Based on the semantic segmentation for the shop-floor data, the total trajectory is divided into walking-based and workstation-based one. Then, the length of walking trajectory, assembly time and the movement velocity derived from actual manual assembly operations are acquired, and which can be applied to the verification of the current manual assembly planning. The results of spatial analysis about the actual assembly operations are illustrated in Table 3, we can find that the actual length of the shop-floor trajectory varies from the ideal planning trajectory significantly (about 50.69%), which demonstrate that the spatial verification of manual assembly planning is essential to quantify the current assembly planning. What is more, although the deviations existed between different workers, the actual results tend to be uniform and are more convincing to verify the manual assembly planning.

Table 3 Automatic spatial verification for the manual assembly planning

Besides the spatial verification for the manual assembly task, the operating time verification for assembly operations at each workstation can also be approached by means of timestamped shop-floor data, and which can provide an indicator to evaluate the balance performance of the current assembly task. Based on the temporal and balance analysis in “Data-driven temporal analysis” section, the temporal verification for the above four manual assembly tasks is depicted in Table 4. We can find that the mean balance ratio of the current manual assembly task is 84.4%. Besides, the mean operating times at workstation 1 and 2 are 43.22 s and 61.19 s, respectively, and which also mean the maximum and minimum time in the current manual assembly. Thus, apart from the temporal verification of the current assembly planning, the statistical result also provides evidence to improve the balance performance of the current assembly planning. E.g. we can transform partial assembly tasks from the workstation 2 to workstation 1, and the assembly balance and productivity would enhance logically.

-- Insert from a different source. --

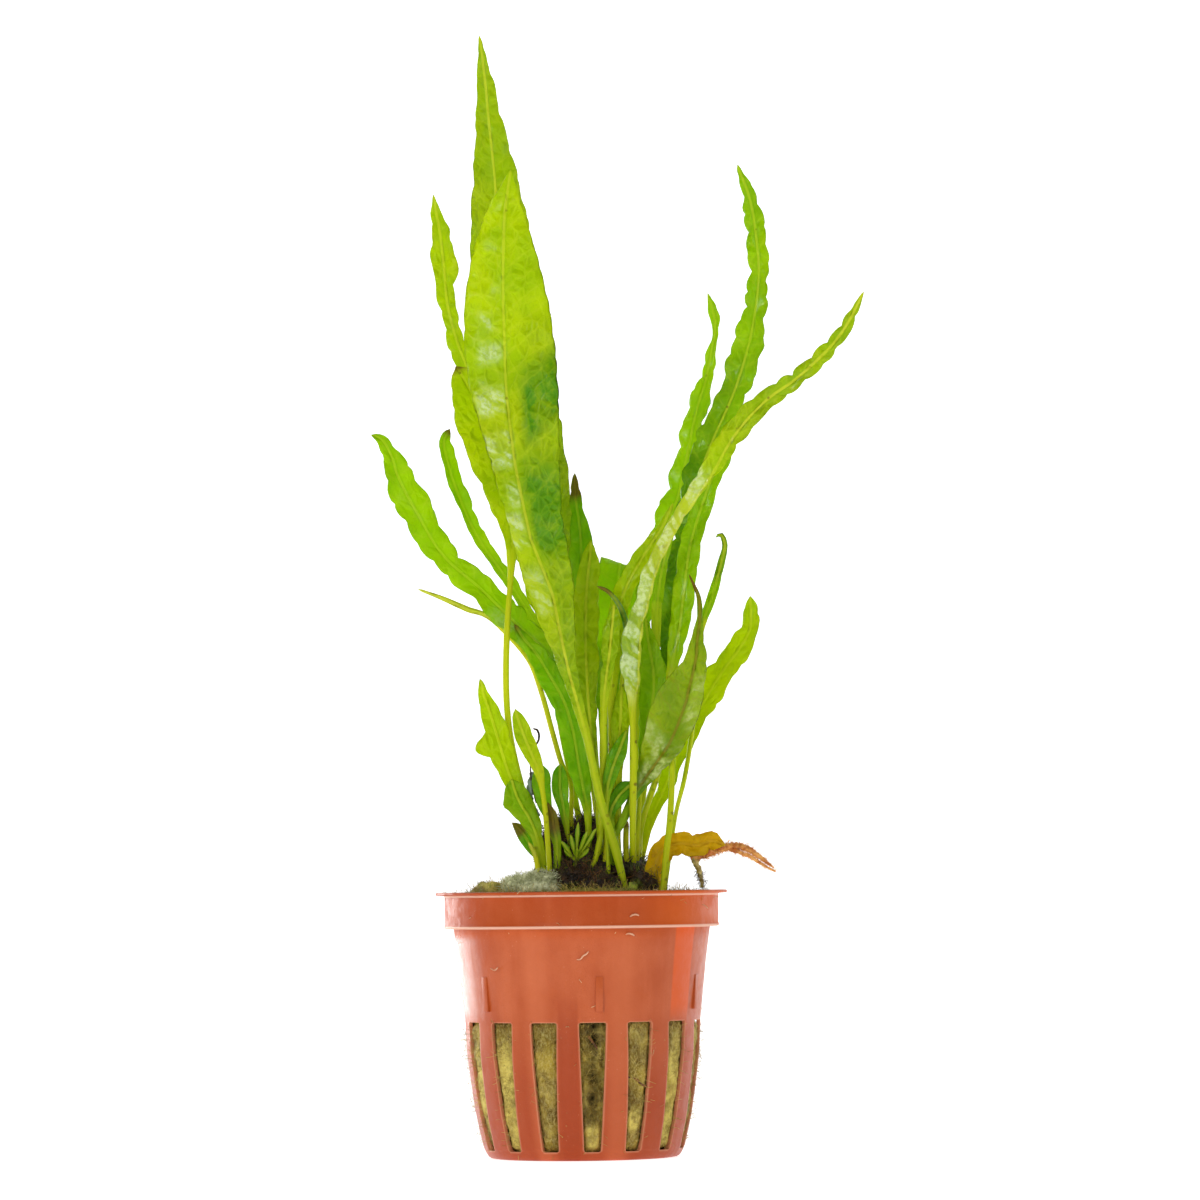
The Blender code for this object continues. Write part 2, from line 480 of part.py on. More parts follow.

Table 4 Automatic temporal verification of the manual assembly planning

In addition to the spatial and temporal verification of the manual assembly task, the walking time in the workplace can be distinguished from total operating time. As shown in Fig. 10a, during performing manual assembly in the workplace, the manual assembly operations around the workstations occupy the majority time with about 87%, while the auxiliary walking time on the shop floor is about 13% of the total assembly time. Thus, more attention should be paid on the workstation-based time analysis to improve assembly efficiency. We find that the operating time within workstation 2 is significantly more than other workstations (as shown in Fig. 10b), which also means a uniform time distribution is expected to rearrange the predefined manual assembly planning.

Fig. 10
figure 10

Temporal verification for manual assembly planning

Discussion

Spatial–temporal verification for manual assembly planning is to perform a convergence between the cyber and physical world, and convert data derived from the assembly operations into manufacturing intelligence by systematic analysis. To address this issue, the data-driven spatial–temporal verification for manual assembly planning is carried out. At the beginning, data collection within the workplace is the basis for the subsequent improvement. A self-contained motion capture method is proposed in the research, and which is adaptability and low-cost to retrieve shop floor data compared to the traditional motion capture methods.

The study shows that the portable self-contained tracking system can be applied to collect the worker’s manual assembly data in the workplace. However, this shop-floor data is confusing and difficult to use unless it is translated into concrete meaning and context. In order to entitle semantic knowledge to the time sample shop-floor data, the K-means method is used in our research, which can classify the shop-floor data into walking-based and workstation-based trajectory, ensuring spatial and temporal analysis for the predefined manual assembly planning in the simulation environment. Based on the shop-floor data about human-based assembly activities, the ramp-ups and first-time-right data-driven assembly process verification are achieved. In addition, according to the shop-floor data derived from the portable tracking system, experimental results also show that the real assembly operations exist significant deviation with the ideal planning one, illustrating the necessity to perform assembly planning verification.

However, the above contrast experiments are only conducted spatial and temporal verification with the shop-floor data during the manual assembly task. Due to the limitation of the number of the experimental equipment, only un-paced manual assembly experiments are carried out, thus the pace based manual assembly task is expected for the future. Moreover, given the prior knowledge about the number of workstations in the workplace, a K-means clustering method is applied directly to classify the total trajectory, and a more adaptive semantic segmentation method is worthwhile to be given further. Besides, during the motion trajectory acquired in the proposed motion capture system, every minimal change in trajectory and each tiny step of the worker can be acquired. Although it seems too restrictive for human-based assembly operation, the more convincing spatial–temporal verifications are approach according to these collected shop-floor data. In addition, the tracking method is appropriate for the work such as the human-robotic collaboration, ergonomic analysis and augmented reality, which will become important components for human-centered digital factory and intelligent manufacturing, and we will do further research among these aspects.

Conclusions

In this study, based on the combination of the optical/inertial sensor, a self-contained portable tracking system is proposed for the shop-data collection during the actual manual assembly. The motion capture system can perform accurate and robust motion capture for workers’ walking activities on the shop floor. Then, with the time sample trajectory from the actual assembly operation, an automatic and unsupervised segmentation method is applied to process the shop-floor data. It can divide the current trajectory logically, enabling the sub-trajectory with the corresponding semantic information. Thus, the systematic statistics for the workstation-based and walking-based trajectory is available. Based on the data-driven strategy, the spatial and temporal verification for the predefined manual assembly can be performed, providing critical feedback to improve the human-centered assembly planning. Experimental results about the actual manual assembly demonstrate the feasibility and applicability of the proposed method.